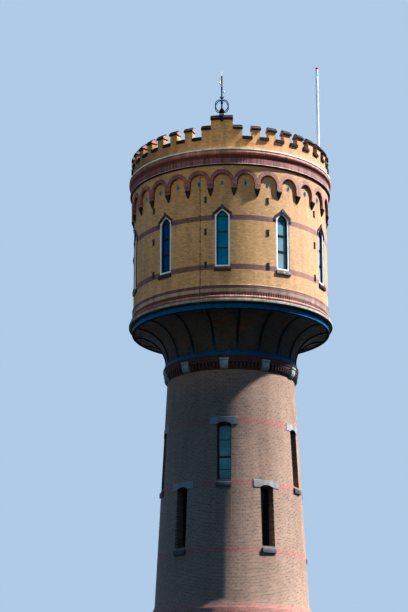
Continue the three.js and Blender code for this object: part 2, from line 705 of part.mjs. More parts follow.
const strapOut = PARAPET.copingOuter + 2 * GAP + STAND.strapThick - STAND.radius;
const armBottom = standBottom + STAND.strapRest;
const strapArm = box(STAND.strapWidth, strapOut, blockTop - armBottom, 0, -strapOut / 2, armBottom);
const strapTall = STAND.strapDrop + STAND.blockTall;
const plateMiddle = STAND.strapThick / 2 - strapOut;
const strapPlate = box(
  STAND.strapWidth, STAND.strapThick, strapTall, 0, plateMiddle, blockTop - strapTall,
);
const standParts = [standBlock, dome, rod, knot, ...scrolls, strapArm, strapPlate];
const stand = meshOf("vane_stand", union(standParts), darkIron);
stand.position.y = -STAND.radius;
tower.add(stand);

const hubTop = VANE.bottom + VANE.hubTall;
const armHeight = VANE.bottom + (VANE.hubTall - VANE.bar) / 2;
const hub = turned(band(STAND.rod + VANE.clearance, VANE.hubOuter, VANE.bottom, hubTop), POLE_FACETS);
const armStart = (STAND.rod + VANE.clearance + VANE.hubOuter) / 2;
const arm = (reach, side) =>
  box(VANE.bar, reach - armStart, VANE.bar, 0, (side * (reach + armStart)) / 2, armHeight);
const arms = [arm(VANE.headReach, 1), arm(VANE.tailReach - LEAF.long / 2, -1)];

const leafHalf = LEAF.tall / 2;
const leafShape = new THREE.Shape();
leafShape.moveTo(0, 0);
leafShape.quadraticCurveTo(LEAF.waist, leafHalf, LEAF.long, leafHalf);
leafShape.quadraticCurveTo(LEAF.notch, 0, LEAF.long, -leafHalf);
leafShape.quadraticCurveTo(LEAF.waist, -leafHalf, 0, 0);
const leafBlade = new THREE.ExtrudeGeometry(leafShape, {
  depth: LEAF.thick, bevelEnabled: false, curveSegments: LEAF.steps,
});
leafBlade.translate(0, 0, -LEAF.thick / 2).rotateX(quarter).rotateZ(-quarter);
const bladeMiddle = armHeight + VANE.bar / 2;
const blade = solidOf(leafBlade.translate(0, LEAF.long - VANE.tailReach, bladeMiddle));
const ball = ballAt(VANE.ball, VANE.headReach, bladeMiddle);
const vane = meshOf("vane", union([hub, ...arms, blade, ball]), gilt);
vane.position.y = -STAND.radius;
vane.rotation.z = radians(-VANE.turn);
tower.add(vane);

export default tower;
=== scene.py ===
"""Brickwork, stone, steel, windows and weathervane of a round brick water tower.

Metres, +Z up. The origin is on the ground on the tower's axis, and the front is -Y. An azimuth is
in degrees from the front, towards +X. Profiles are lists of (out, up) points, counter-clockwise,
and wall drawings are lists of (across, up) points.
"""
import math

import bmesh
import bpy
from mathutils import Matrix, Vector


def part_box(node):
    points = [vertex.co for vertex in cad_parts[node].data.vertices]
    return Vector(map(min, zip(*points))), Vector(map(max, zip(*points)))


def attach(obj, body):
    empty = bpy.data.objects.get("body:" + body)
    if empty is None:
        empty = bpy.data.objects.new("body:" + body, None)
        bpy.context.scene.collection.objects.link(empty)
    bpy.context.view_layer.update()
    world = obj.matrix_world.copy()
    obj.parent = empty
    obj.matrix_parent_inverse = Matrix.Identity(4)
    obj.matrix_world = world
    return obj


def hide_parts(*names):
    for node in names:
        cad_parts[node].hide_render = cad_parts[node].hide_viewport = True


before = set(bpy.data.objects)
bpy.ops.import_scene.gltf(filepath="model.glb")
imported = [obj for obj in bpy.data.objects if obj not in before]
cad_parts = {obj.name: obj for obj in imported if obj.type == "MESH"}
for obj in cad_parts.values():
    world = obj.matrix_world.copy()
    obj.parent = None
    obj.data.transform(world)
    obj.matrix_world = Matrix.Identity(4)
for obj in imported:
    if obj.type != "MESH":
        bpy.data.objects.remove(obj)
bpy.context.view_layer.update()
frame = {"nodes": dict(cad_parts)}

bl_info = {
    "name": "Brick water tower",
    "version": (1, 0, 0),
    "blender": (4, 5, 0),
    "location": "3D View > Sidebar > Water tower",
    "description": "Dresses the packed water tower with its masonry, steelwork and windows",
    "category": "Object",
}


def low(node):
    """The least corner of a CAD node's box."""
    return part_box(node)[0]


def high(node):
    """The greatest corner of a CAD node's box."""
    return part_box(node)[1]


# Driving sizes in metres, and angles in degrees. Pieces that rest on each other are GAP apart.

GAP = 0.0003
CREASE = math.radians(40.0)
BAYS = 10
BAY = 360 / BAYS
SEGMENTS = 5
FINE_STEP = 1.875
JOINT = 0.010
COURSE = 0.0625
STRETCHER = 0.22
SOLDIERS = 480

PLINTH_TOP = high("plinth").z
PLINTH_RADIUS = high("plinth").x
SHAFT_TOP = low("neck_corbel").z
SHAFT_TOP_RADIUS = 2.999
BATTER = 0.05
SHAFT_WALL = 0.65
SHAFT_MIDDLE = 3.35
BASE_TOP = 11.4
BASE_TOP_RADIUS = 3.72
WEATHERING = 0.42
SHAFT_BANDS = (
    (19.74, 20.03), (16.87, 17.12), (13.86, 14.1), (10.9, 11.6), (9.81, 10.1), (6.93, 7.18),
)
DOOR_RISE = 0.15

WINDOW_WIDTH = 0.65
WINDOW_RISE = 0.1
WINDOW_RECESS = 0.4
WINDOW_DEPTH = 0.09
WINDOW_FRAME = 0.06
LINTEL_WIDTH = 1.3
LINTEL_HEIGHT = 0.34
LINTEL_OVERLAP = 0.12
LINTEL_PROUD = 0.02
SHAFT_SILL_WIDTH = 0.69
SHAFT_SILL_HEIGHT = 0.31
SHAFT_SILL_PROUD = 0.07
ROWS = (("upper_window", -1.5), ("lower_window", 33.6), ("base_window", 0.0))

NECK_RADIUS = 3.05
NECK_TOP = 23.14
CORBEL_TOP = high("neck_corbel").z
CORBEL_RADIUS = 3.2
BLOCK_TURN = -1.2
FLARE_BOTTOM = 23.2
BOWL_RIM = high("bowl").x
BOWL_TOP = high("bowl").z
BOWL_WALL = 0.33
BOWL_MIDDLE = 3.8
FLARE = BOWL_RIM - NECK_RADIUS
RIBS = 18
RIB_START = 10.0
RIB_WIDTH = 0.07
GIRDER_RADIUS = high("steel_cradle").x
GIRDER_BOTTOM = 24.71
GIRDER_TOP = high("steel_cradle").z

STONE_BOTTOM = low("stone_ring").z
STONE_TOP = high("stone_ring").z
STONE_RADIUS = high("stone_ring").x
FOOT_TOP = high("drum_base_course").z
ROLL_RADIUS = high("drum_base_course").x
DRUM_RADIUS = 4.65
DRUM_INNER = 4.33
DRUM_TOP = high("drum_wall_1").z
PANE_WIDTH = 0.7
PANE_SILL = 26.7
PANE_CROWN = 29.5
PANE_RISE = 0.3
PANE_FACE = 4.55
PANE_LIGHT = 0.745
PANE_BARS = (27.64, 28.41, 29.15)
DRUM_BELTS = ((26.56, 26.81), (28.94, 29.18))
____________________
* _WORK TO BE COMPLETED_
Everything from the line containing "const leafHalf = LEAF.tall / 2;" down to the line containing "imported = [obj" should be repeated exactly, with both end lines kept and no other lines added.

* _FINISHED TASK_
const leafHalf = LEAF.tall / 2;
const leafShape = new THREE.Shape();
leafShape.moveTo(0, 0);
leafShape.quadraticCurveTo(LEAF.waist, leafHalf, LEAF.long, leafHalf);
leafShape.quadraticCurveTo(LEAF.notch, 0, LEAF.long, -leafHalf);
leafShape.quadraticCurveTo(LEAF.waist, -leafHalf, 0, 0);
const leafBlade = new THREE.ExtrudeGeometry(leafShape, {
  depth: LEAF.thick, bevelEnabled: false, curveSegments: LEAF.steps,
});
leafBlade.translate(0, 0, -LEAF.thick / 2).rotateX(quarter).rotateZ(-quarter);
const bladeMiddle = armHeight + VANE.bar / 2;
const blade = solidOf(leafBlade.translate(0, LEAF.long - VANE.tailReach, bladeMiddle));
const ball = ballAt(VANE.ball, VANE.headReach, bladeMiddle);
const vane = meshOf("vane", union([hub, ...arms, blade, ball]), gilt);
vane.position.y = -STAND.radius;
vane.rotation.z = radians(-VANE.turn);
tower.add(vane);

export default tower;
=== scene.py ===
"""Brickwork, stone, steel, windows and weathervane of a round brick water tower.

Metres, +Z up. The origin is on the ground on the tower's axis, and the front is -Y. An azimuth is
in degrees from the front, towards +X. Profiles are lists of (out, up) points, counter-clockwise,
and wall drawings are lists of (across, up) points.
"""
import math

import bmesh
import bpy
from mathutils import Matrix, Vector


def part_box(node):
    points = [vertex.co for vertex in cad_parts[node].data.vertices]
    return Vector(map(min, zip(*points))), Vector(map(max, zip(*points)))


def attach(obj, body):
    empty = bpy.data.objects.get("body:" + body)
    if empty is None:
        empty = bpy.data.objects.new("body:" + body, None)
        bpy.context.scene.collection.objects.link(empty)
    bpy.context.view_layer.update()
    world = obj.matrix_world.copy()
    obj.parent = empty
    obj.matrix_parent_inverse = Matrix.Identity(4)
    obj.matrix_world = world
    return obj


def hide_parts(*names):
    for node in names:
        cad_parts[node].hide_render = cad_parts[node].hide_viewport = True


before = set(bpy.data.objects)
bpy.ops.import_scene.gltf(filepath="model.glb")
imported = [obj for obj in bpy.data.objects if obj not in before]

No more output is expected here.